Organizer: Barbara Ribeiro
Format: Online, Morning

Abstract:
The focus of this session lies in sharing practices as a key to unlock more sustainable mobility across cities. We probably have enough modelling to state that sharing mobilities constitute a key to unlock more sustainable, equitable mobility now and in the future, but the mind-set shift required calls for further understanding. Our congestion rates imply significant delays in travel time, and car-dependant cities entail environmental and social problems widely discussed in the critical literature. Car-dependency developed in cities for over 60 years, so most adults who currently own a car might not consider alternative pathways for their daily mobility. Relying on technological development to solve these issues seems unlikely at this stage. If the AEV (autonomous electric vehicles) technology matures and people continue buying AVs as they have been purchasing cars, researchers estimate we would increase the number of vehicles looking for parking spaces at about 11%: the only difference being zombie cars would do the job instead of drivers.
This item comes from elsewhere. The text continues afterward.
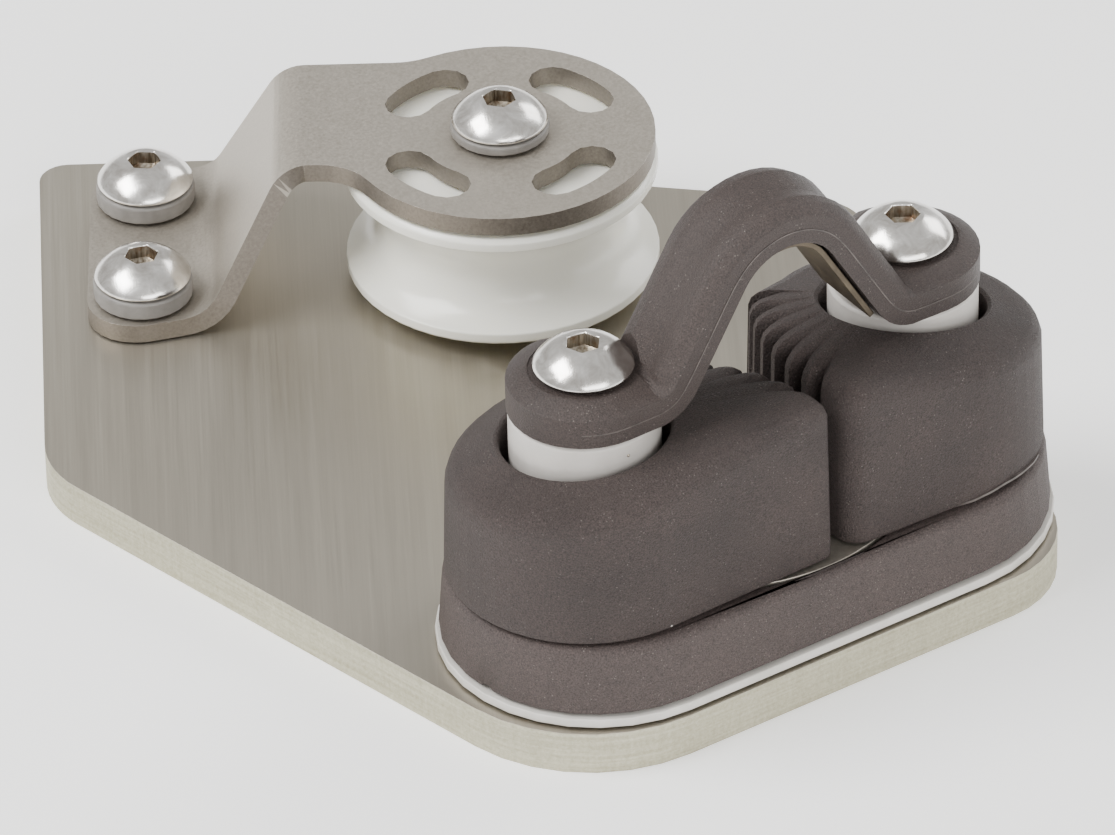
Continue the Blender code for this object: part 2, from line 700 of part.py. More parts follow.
def strap_bend_stations():
    """Distances along the blank where its surface is divided for the two bends."""
    steps = 6
    upper_length = STRAP_UPPER_BEND_R * STRAP_SLOPE
    lower_length = STRAP_LOWER_BEND_R * STRAP_SLOPE
    bend_drop = (STRAP_UPPER_BEND_R + STRAP_LOWER_BEND_R) * (1.0 - math.cos(STRAP_SLOPE))
    slope_length = (STRAP_TOP_Z - STRAP_FOOT_Z - bend_drop) / math.sin(STRAP_SLOPE)
    lower_start = STRAP_UPPER_BEND_U + upper_length + slope_length
    stations = [STRAP_UPPER_BEND_U + upper_length * i / steps for i in range(steps + 1)]
    stations += [lower_start + lower_length * i / steps for i in range(steps + 1)]
    return stations


def strap_blank():
    """Flat outline of the strap: along runs from the sheave's axis to the foot's end."""
    foot_start = strap_bend_stations()[-1]
    foot_shift = foot_start - strap_profile(foot_start)[0]
    end = STRAP_FOOT_END_U + foot_shift
    near_neck, rear_neck = STRAP_NECK_W
    near_foot, rear_foot = STRAP_FOOT_W
    near_fillet = 6.0 * MM
    rear_fillet = 8.0 * MM

    def tangent(offset, radius):
        """Centre of a fillet between the disc and an edge at this offset."""
        across = offset + math.copysign(radius, offset)
        along = math.sqrt((STRAP_DISC_R + radius) ** 2 - across ** 2)
        return along, across

    near_centre = tangent(near_neck, near_fillet)
    rear_centre = tangent(rear_neck, rear_fillet)
    near_angle = math.atan2(near_centre[1], near_centre[0])
    rear_angle = math.atan2(rear_centre[1], rear_centre[0])
    near_corner = (STRAP_UPPER_BEND_U, near_neck)
    rear_corner = (STRAP_UPPER_BEND_U + 3 * MM, rear_neck)
    near_heel = (foot_start + 4.0 * MM, near_foot)
    rear_heel = (foot_start - 1.5 * MM, rear_foot)

    points = arc((0.0, 0.0), STRAP_DISC_R, rear_angle, near_angle + 2.0 * math.pi, 36)
    points += arc(near_centre, near_fillet, near_angle + math.pi, math.pi / 2, 5)[1:]
    points += fillet((near_centre[0], near_neck), near_corner, near_heel, 1.5 * MM, 3)
    points += fillet(near_corner, near_heel, (end, near_foot), 5.0 * MM, 4)
    points += fillet(near_heel, (end, near_foot), (end, rear_foot), 5.0 * MM, 6)
    points += fillet((end, near_foot), (end, rear_foot), rear_heel, 5.0 * MM, 6)
    points += fillet((end, rear_foot), rear_heel, rear_corner, 5.0 * MM, 4)
    points += fillet(rear_heel, rear_corner, (rear_centre[0], rear_neck), 5.0 * MM, 3)
    points += arc(rear_centre, rear_fillet, -math.pi / 2, rear_angle - math.pi, 5)[:-1]
    return points


def make_strap(materials):
    """Sheet-metal strap: a flat blank, bent twice, then thickened and pierced."""
    steel = materials["steel_plate"]
    bm = bmesh.new()
    bm.faces.new([bm.verts.new((along, -across, 0.0)) for along, across in strap_blank()])
    for station in strap_bend_stations():
        everything = list(bm.verts) + list(bm.edges) + list(bm.faces)
        bmesh.ops.bisect_plane(bm, geom=everything, dist=1e-7,
                               plane_co=(station, 0.0, 0.0), plane_no=(1.0, 0.0, 0.0))
    for vert in bm.verts:
        along, height = strap_profile(vert.co.x)
        vert.co = (along, vert.co.y, height)
    strap = finish_object("sheave_strap", bm, steel, (SHEAVE_X, SHEAVE_Y, 0.0))
    strap.rotation_euler = (0.0, 0.0, STRAP_TURN)
    if strap.data.polygons[0].normal.z < 0.0:
        strap.data.flip_normals()
    solid = strap.modifiers.new("thickness", "SOLIDIFY")
    solid.thickness = STRAP_T
    solid.offset = -1.0
    solid.use_even_offset = True

    slot_ends = (-SLOT_HALF_ANGLE, SLOT_HALF_ANGLE)
    for number in range(4):
        middle = STRAP_TURN + math.radians(45.0 + 90.0 * number)
        outer_r = SLOT_CENTRE_R + SLOT_HALF_WIDTH
        inner_r = SLOT_CENTRE_R - SLOT_HALF_WIDTH
        outline = arc((0.0, 0.0), outer_r, middle + slot_ends[0], middle + slot_ends[1], 6)
        last = middle + slot_ends[1]
        cap = (SLOT_CENTRE_R * math.cos(last), SLOT_CENTRE_R * math.sin(last))
        outline += arc(cap, SLOT_HALF_WIDTH, last, last + math.pi, 6)[1:-1]
        outline += arc((0.0, 0.0), inner_r, last, middle + slot_ends[0], 6)
        first = middle + slot_ends[0]
        cap = (SLOT_CENTRE_R * math.cos(first), SLOT_CENTRE_R * math.sin(first))
        outline += arc(cap, SLOT_HALF_WIDTH, first + math.pi, first + 2.0 * math.pi, 6)[1:-1]
        slot = extruded(f"slot_cut_{number}", outline, 10 * MM, 20 * MM, steel)
        slot.location = (SHEAVE_X, SHEAVE_Y, 0.0)
        cut(strap, slot)
    cut(strap, hole_cutter("strap_axle_cut", SCREW_HOLE_R, 10 * MM, 20 * MM,
                           (SHEAVE_X, SHEAVE_Y), steel))
    for number, across in enumerate(STRAP_SCREW_W):
        place = strap_place(STRAP_SCREW_U, across)
        cut(strap, hole_cutter(f"strap_foot_cut_{number}", SCREW_HOLE_R, -MM, 5 * MM,
                               place, steel))
    return strap


# ---------------------------------------------------------------- assembly

def make_fasteners(materials):
    tip_z = GAP - PLATE_T
    foot_top = FOOT_BOTTOM_Z + FOOT_CROWN
    for side, name in ((-1, "cleat_screw_left"), (1, "cleat_screw_right")):
        make_screw(name, (side * PIVOT_X, 0.0), foot_top + GAP, tip_z, materials)

    clear = materials["clear_nylon"]
    axle = (SHEAVE_X, SHEAVE_Y)
    washer_z = STRAP_TOP_Z + GAP
    profile = ring_profile(SCREW_HOLE_R, WASHER_R, 0.0, SHEAVE_WASHER_T, 0.2 * MM)
    turned("sheave_washer", profile, 24, clear, (*axle, washer_z))
    make_screw("sheave_screw", axle, washer_z + SHEAVE_WASHER_T + GAP, tip_z, materials)

    washer_z = STRAP_FOOT_Z + GAP
    profile = ring_profile(SCREW_HOLE_R, WASHER_R, 0.0, STRAP_WASHER_T, 0.2 * MM)
    for across, name in zip(STRAP_SCREW_W, ("front", "rear")):
        place = strap_place(STRAP_SCREW_U, across)
        turned(f"strap_washer_{name}", profile, 24, clear, (*place, washer_z))
        head_z = washer_z + STRAP_WASHER_T + GAP
        make_screw(f"strap_screw_{name}", place, head_z, tip_z, materials)


def main():
    for obj in list(bpy.data.objects):
        bpy.data.objects.remove(obj, do_unlink=True)
    materials = make_materials()
    screw_places = [
        ((-PIVOT_X, 0.0), SCREW_HOLE_R),
        ((PIVOT_X, 0.0), SCREW_HOLE_R),
        ((SHEAVE_X, SHEAVE_Y), SCREW_HOLE_R),
        (strap_place(STRAP_SCREW_U, STRAP_SCREW_W[0]), SCREW_HOLE_R),
        (strap_place(STRAP_SCREW_U, STRAP_SCREW_W[1]), SCREW_HOLE_R),
        (PLATE_HOLE, PLATE_HOLE_R),
    ]
    make_plate(materials, screw_places)
    make_base_pad(materials)
    make_base(materials)
    make_wear_plate(materials)
    make_cams(materials)
    make_cam_bushes(materials)
    make_cam_springs(materials)
    make_fairlead(materials)
    make_liner(materials)
    make_sheave(materials)
    make_sheave_bearing(materials)
    make_strap(materials)
    make_fasteners(materials)
    for obj in bpy.data.objects:
        obj.location.z += PLATE_T


main()
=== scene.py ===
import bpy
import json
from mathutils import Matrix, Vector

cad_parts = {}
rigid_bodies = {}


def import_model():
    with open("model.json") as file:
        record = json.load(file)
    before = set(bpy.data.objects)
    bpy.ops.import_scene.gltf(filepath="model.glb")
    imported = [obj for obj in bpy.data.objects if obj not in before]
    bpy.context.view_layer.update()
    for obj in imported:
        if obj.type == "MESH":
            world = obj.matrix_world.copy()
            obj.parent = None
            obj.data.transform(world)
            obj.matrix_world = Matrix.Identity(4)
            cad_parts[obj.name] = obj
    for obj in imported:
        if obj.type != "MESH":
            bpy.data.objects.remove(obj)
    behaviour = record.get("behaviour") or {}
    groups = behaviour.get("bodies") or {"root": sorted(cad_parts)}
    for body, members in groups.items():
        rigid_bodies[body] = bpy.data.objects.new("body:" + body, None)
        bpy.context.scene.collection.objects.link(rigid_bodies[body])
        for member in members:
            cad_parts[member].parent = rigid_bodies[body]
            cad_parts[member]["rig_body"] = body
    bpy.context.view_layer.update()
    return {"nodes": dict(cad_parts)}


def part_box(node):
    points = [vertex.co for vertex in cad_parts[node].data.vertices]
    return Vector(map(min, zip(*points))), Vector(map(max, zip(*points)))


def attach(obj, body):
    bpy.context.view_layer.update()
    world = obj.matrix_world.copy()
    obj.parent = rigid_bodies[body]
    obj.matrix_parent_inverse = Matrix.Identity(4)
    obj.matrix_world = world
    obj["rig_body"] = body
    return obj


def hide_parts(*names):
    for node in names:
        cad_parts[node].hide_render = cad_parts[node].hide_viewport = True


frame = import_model()

import json
import math

import bmesh
import bpy
from mathutils import Matrix, Vector, noise
from mathutils.bvhtree import BVHTree

MM = 0.001
PLATE_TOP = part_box("base_plate")[1].z

# button-head screws: shares are parts of the head's radius
HEAD_RIM_H = 0.3 * MM
HEAD_TOP_SHARE = 0.42
SOCKET_SHARE = 0.30
SOCKET_DEPTH = 1.45 * MM
SHANK_SHARE = 0.48
SHANK_END_SHARE = 0.46


# ---------------------------------------------------------------- camera

def add_camera():
    """Long lens on the front-left corner, a little tipped."""
    azimuth = math.radians(-33.292)
    elevation = math.radians(35.355)
    roll = math.radians(-1.301)
    back = Vector((math.sin(azimuth) * math.cos(elevation),
                   -math.cos(azimuth) * math.cos(elevation), math.sin(elevation)))
    right = (-back).cross(Vector((0.0, 0.0, 1.0))).normalized()
    up = right.cross(-back)
    tipped_right = right * math.cos(roll) + up * math.sin(roll)
    tipped_up = up * math.cos(roll) - right * math.sin(roll)
    turn = Matrix((tipped_right, tipped_up, back)).transposed()
    data = bpy.data.cameras.new("camera")
    data.sensor_width = 36.0
    data.lens = 323.47
    data.clip_end = 10.0
    camera = bpy.data.objects.new("camera", data)
    place = Vector((-0.45664, -0.66167, 0.58932 + PLATE_TOP))
    camera.matrix_world = Matrix.Translation(place) @ turn.to_4x4()
    bpy.context.scene.collection.objects.link(camera)
    bpy.context.scene.camera = camera


# ---------------------------------------------------------------- material graph helper

class Graph:
    """Short way to write a node material."""

    def __init__(self, name):
        self.material = bpy.data.materials.new(name)
        self.material.use_nodes = True
        self.tree = self.material.node_tree
        self.shader = self.tree.nodes["Principled BSDF"]

    def put(self, socket, value):
        """Link a socket to another node's output, or set it to a plain value."""
        if isinstance(value, bpy.types.NodeSocket):
            self.tree.links.new(value, socket)
        elif isinstance(value, tuple) and len(value) == 3 and socket.type == "RGBA":
            socket.default_value = (*value, 1.0)
        else:
            socket.default_value = value

    def add(self, kind, inputs=None, output=0, **settings):
        """New node with its settings and inputs; returns one of its outputs."""
        node = self.tree.nodes.new("ShaderNode" + kind)
        for key, value in settings.items():
            setattr(node, key, value)
        for key, value in (inputs or {}).items():
            self.put(node.inputs[key], value)
        return node.outputs[output]

    def place(self):
        return self.add("TexCoord", output="Object")

    def mapped(self, scale, turn=0.0):
        """Object coordinates turned about Z, then stretched."""
        turned = self.add("Mapping", {"Vector": self.place(), "Rotation": (0.0, 0.0, turn)})
        return self.add("Mapping", {"Vector": turned, "Scale": scale})

    def noise(self, scale, detail=3.0, rough=0.55, vector=None, distortion=0.0):
        return self.add("TexNoise", {"Vector": vector or self.place(), "Scale": scale,
                                     "Detail": detail, "Roughness": rough,
                                     "Distortion": distortion})

    def voronoi(self, scale):
        return self.add("TexVoronoi", {"Vector": self.place(), "Scale": scale})

    def remap(self, value, low, high, to_low=0.0, to_high=1.0):
        return self.add("MapRange", {"Value": value, "From Min": low, "From Max": high,
                                     "To Min": to_low, "To Max": to_high})

    def math(self, operation, first, second):
        return self.add("Math", {0: first, 1: second}, operation=operation)

    def mix(self, factor, first, second, blend="MIX"):
        node = self.tree.nodes.new("ShaderNodeMix")
        node.data_type = "RGBA"
        node.blend_type = blend
        self.put(node.inputs["Factor"], factor)
        self.put(node.inputs["A"], first)
        self.put(node.inputs["B"], second)
        return node.outputs["Result"]

    def bump(self, height, strength, distance):
        return self.add("Bump", {"Height": height, "Strength": strength,
                                 "Distance": distance})

    def finish(self, **inputs):
        """Set the shader's inputs by their short names; returns the material."""
        names = {"colour": "Base Color", "roughness": "Roughness", "metallic": "Metallic",
                 "normal": "Normal", "specular": "Specular IOR Level",
                 "subsurface": "Subsurface Weight", "radius": "Subsurface Radius",
                 "scale": "Subsurface Scale", "anisotropic": "Anisotropic"}
        for key, value in inputs.items():
            self.put(self.shader.inputs[names[key]], value)
        return self.material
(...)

If coupled with sharing practices, publications claim that AVs could enable us to reclaim between 15-20% of urbanised, valuable land – imagine how much green infrastructure we could build, adapting and mitigating the effects of climate change along the way! Therefore, AVs will unlock more sustainable futures only if coupled with sharing practices, understood under the umbrella of the circular economy. Shared mobility business models indicate the cost-effectiveness of switching from car ownership to sharing practices. If cost-effectiveness is out of the picture, understanding what people value about a car will provide insights into triggers for transitioning to shared mobilities. This session will explore notions to do with behavioural change and marketing to co-design strategies grounded on nuanced underlying mechanisms that could help unlock a mobility mindset shift from product ownership to service usage.